Psalm 22:1-2, Psalm 88:1, Lamentations 3:19-23
The Missing Language
If you were to judge by the average Sunday morning church service, Christianity is primarily an experience of joy, celebration, and upbeat worship. Difficulty might be mentioned in a prayer request, but the songs are triumphant, the atmosphere is positive, and anything that sounds like complaint toward God is quietly discouraged.
The Bible presents a very different picture. Approximately one third of the Psalms are laments. The book of Lamentations is entirely a sustained cry of grief over Jerusalem's destruction. Job's protests fill thirty-five chapters. Jeremiah is called the weeping prophet.
Lament is not the absence of faith — it is a major language of faith.
What Lament Is
Lament is honest, grieving prayer directed to God. It is the practice of bringing darkness, pain, confusion, and anger into God's presence — not performing spiritual well-being that doesn't exist, not retreating from God in bitterness, but turning toward God in the pain and laying it before Him.
Psalm 88 — the darkest Psalm — ends in unrelieved darkness: "darkness is my closest friend." There is no tidy resolution, no turn to praise. And yet it is addressed entirely to God: "O Lord, God of my salvation, I cry out day and night before you." (Psalm 88:1). The very act of crying out to God, even in the dark, is itself an act of faith.
The Pattern of Biblical Lament
Most lament psalms follow a basic pattern:
- **Address** — turning to God directly, establishing the relationship ("My God, my God")
- **Complaint** — honest description of the suffering, without softening ("Why have you forsaken me?")
- **Petition** — specific request for God to act ("Deliver me... rescue me")
- **Expression of trust** — even in the darkness, a reach toward God's faithfulness ("But you, O Lord, do not be far off")
- **Praise** — often a vow to praise God when deliverance comes, made even before it arrives
Not every lament psalm completes this pattern, and the movement is not always linear. But the overall direction — bringing darkness into the presence of the faithful God — is consistent.

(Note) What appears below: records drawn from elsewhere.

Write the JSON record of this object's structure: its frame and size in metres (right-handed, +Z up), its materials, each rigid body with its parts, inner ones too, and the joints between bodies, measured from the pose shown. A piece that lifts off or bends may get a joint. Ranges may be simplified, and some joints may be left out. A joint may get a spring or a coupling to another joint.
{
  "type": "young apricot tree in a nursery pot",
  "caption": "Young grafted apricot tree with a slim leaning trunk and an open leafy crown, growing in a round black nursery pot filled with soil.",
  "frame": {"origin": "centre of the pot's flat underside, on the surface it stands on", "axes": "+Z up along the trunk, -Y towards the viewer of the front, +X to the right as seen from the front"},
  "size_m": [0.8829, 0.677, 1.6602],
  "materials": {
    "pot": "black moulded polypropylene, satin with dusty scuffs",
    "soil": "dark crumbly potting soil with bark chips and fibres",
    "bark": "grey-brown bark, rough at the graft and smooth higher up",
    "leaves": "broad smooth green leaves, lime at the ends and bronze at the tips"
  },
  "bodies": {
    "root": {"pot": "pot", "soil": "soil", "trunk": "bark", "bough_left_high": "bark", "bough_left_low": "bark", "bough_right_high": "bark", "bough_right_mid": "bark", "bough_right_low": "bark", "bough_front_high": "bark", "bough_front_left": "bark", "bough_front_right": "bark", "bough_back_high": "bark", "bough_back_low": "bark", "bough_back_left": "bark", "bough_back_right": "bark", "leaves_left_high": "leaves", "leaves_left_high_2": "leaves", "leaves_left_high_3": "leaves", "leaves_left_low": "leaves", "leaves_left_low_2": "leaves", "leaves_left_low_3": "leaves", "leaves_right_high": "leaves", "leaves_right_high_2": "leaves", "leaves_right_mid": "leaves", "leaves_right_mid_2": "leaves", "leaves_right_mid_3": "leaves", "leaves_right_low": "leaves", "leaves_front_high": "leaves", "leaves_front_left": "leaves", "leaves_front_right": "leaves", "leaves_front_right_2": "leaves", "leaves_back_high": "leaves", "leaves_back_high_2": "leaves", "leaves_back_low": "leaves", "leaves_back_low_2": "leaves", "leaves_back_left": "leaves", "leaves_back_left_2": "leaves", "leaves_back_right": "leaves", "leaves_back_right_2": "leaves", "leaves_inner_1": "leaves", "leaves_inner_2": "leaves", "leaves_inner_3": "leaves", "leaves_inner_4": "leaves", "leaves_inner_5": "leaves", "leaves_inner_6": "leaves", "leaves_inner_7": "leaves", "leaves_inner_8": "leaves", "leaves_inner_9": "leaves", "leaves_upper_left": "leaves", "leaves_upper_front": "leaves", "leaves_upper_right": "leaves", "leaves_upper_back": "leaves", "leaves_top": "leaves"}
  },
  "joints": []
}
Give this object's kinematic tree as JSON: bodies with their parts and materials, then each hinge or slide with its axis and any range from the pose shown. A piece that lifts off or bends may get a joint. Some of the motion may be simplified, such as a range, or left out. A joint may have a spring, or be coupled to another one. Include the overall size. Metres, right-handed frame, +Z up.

Why the Church Needs Lament
A church that has no space for lament has no adequate pastoral response to:
- Devastating illness or loss
- Unanswered prayer over decades
- Abuse and trauma
- Systemic injustice
- The dark nights of the soul that most serious Christians experience
Recovering the practice of lament gives suffering people permission to be honest with God, models what faith in darkness looks like, and ensures that the church is a safe place to bring the full weight of human experience.